▸ **TASK DIRECTIONS**:
Return, word for word, every line that follows.

* begin DATA SECTION *

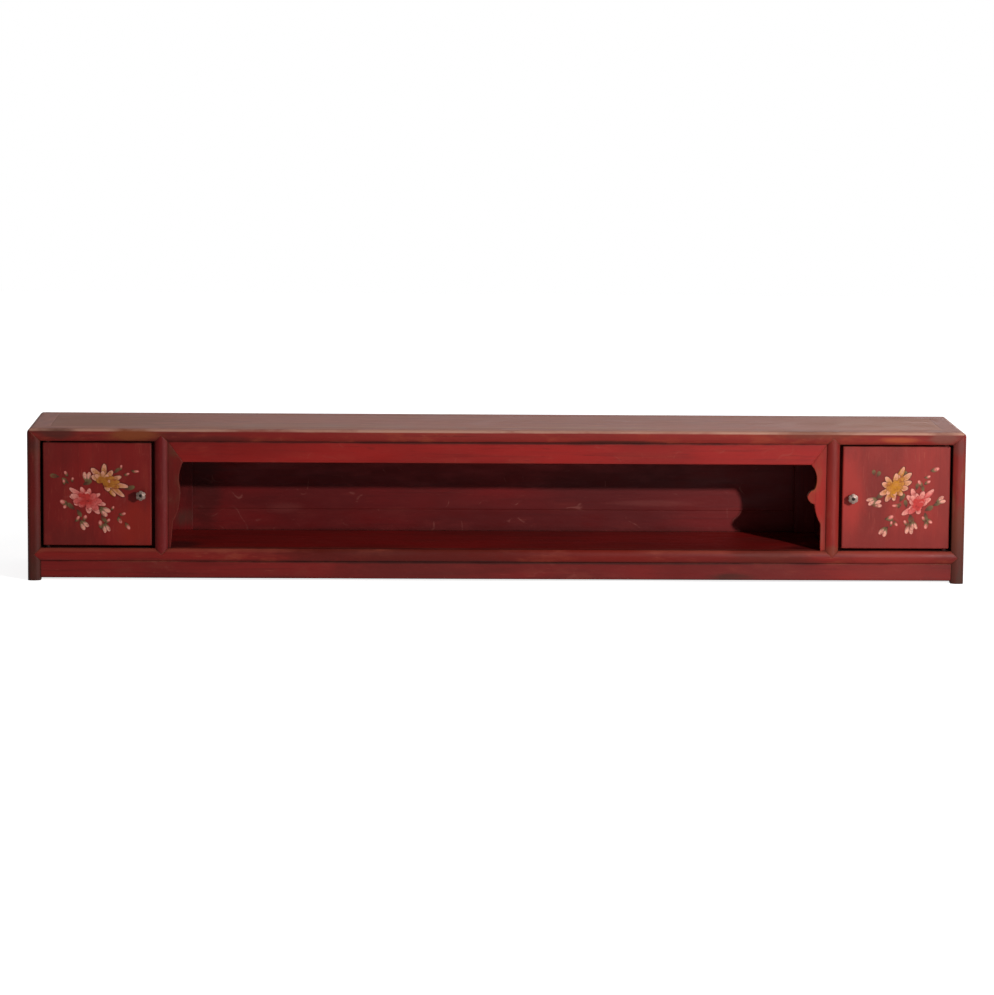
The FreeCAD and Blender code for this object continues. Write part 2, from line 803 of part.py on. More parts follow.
def base_apron_grooves(kind, near, far):
    """The grooves of a base apron in its posts and in its rail, between the posts' faces."""
    into_posts = (near - s.tongue_reach, far + s.tongue_reach)
    into_rail = (near, far)
    post_up = (s.foot_reach, rail_bottom)
    rail_up = (rail_bottom, rail_bottom + s.tongue_reach)
    if kind == "front":
        post_ranges, rail_ranges = (into_posts, base_groove_inset), (into_rail, base_groove_inset)
    else:
        across = (half_width - base_groove_inset[1], half_width - base_groove_inset[0])
        post_ranges, rail_ranges = (across, into_posts), (across, into_rail)
    in_posts = seat(f"{kind}_base_post_groove", *post_ranges, post_up)
    return in_posts, seat(f"{kind}_base_rail_groove", *rail_ranges, rail_up)


base_apron("front_base_apron", clear_half, (0, s.base_apron_recess, s.foot_reach))
side_apron_place = (half_width - s.base_apron_recess, half_depth, s.foot_reach)
side_apron = base_apron("right_base_apron", half_depth - s.member, side_apron_place, quarter_turn)
finish(mirrored("left_base_apron", side_apron), "left_base_apron")
front_base_groove, front_base_rail_groove = base_apron_grooves("front", -clear_half, clear_half)
side_base_groove, side_base_rail_groove = base_apron_grooves("side", s.member, rear_face)


# Doors

door_width = clear_half - s.outer_gap - post_outer_face - s.inner_gap
door_height = opening_height - s.lower_gap - s.upper_gap
pivot_across = clear_half - s.outer_gap - s.pivot_inset
pivot_behind = s.door_recess + s.door_thickness / 2
door_sill = floor_level + s.lower_gap
door_free_edge = s.pivot_inset - door_width
half_door = s.door_thickness / 2
knob_across = door_free_edge + s.knob_inset
knob_place = (pivot_across + knob_across, s.door_recess, door_sill + s.knob_height)
knob_length = s.door_recess + s.knob_proud
screw_hole_radius = s.screw_radius + s.fit_gap


def pivot_socket(name, low, high):
    item = doc.addObject("Part::Cylinder", name)
    place(item, (pivot_across, pivot_behind, low))
    bind(item, Radius=s.pivot_radius + s.pivot_play, Height=high - low)
    return item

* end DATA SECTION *

▸ **WRITTEN RESPONSE**:
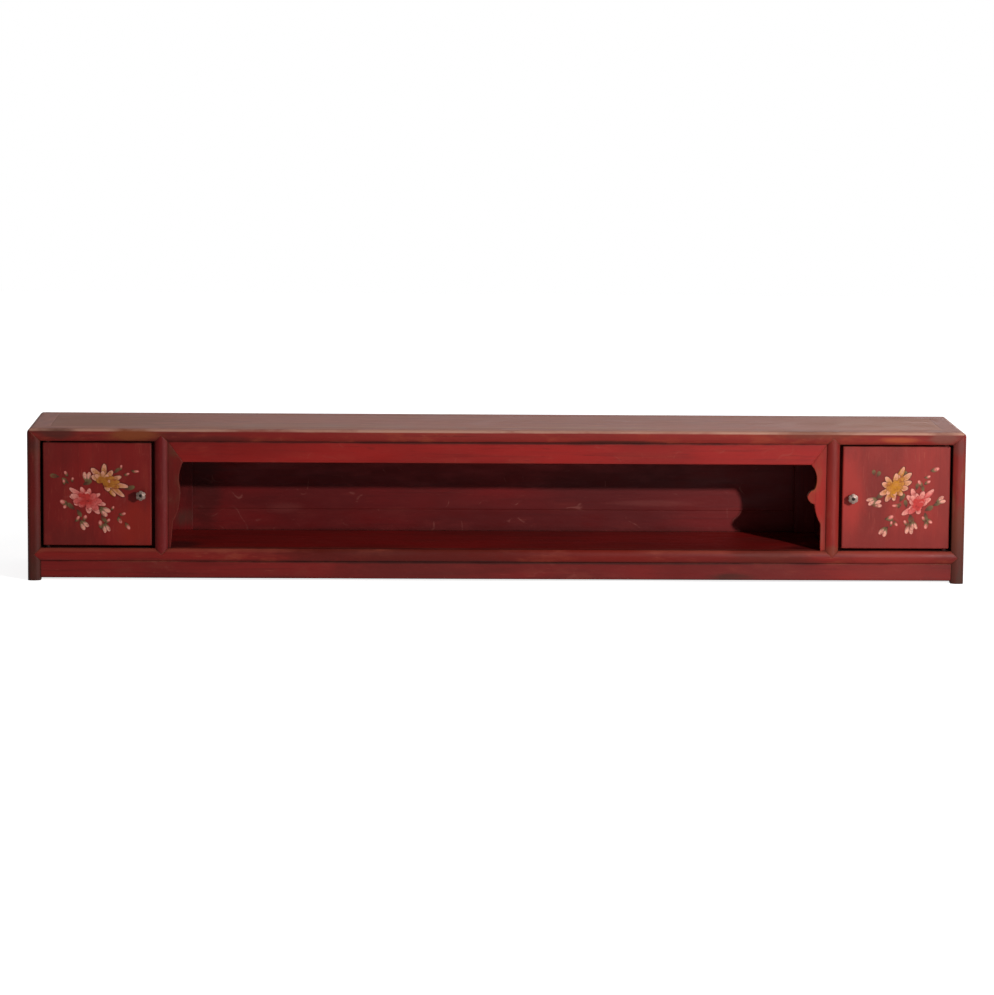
The FreeCAD and Blender code for this object continues. Write part 2, from line 803 of part.py on. More parts follow.
def base_apron_grooves(kind, near, far):
    """The grooves of a base apron in its posts and in its rail, between the posts' faces."""
    into_posts = (near - s.tongue_reach, far + s.tongue_reach)
    into_rail = (near, far)
    post_up = (s.foot_reach, rail_bottom)
    rail_up = (rail_bottom, rail_bottom + s.tongue_reach)
    if kind == "front":
        post_ranges, rail_ranges = (into_posts, base_groove_inset), (into_rail, base_groove_inset)
    else:
        across = (half_width - base_groove_inset[1], half_width - base_groove_inset[0])
        post_ranges, rail_ranges = (across, into_posts), (across, into_rail)
    in_posts = seat(f"{kind}_base_post_groove", *post_ranges, post_up)
    return in_posts, seat(f"{kind}_base_rail_groove", *rail_ranges, rail_up)


base_apron("front_base_apron", clear_half, (0, s.base_apron_recess, s.foot_reach))
side_apron_place = (half_width - s.base_apron_recess, half_depth, s.foot_reach)
side_apron = base_apron("right_base_apron", half_depth - s.member, side_apron_place, quarter_turn)
finish(mirrored("left_base_apron", side_apron), "left_base_apron")
front_base_groove, front_base_rail_groove = base_apron_grooves("front", -clear_half, clear_half)
side_base_groove, side_base_rail_groove = base_apron_grooves("side", s.member, rear_face)


# Doors

door_width = clear_half - s.outer_gap - post_outer_face - s.inner_gap
door_height = opening_height - s.lower_gap - s.upper_gap
pivot_across = clear_half - s.outer_gap - s.pivot_inset
pivot_behind = s.door_recess + s.door_thickness / 2
door_sill = floor_level + s.lower_gap
door_free_edge = s.pivot_inset - door_width
half_door = s.door_thickness / 2
knob_across = door_free_edge + s.knob_inset
knob_place = (pivot_across + knob_across, s.door_recess, door_sill + s.knob_height)
knob_length = s.door_recess + s.knob_proud
screw_hole_radius = s.screw_radius + s.fit_gap


def pivot_socket(name, low, high):
    item = doc.addObject("Part::Cylinder", name)
    place(item, (pivot_across, pivot_behind, low))
    bind(item, Radius=s.pivot_radius + s.pivot_play, Height=high - low)
    return item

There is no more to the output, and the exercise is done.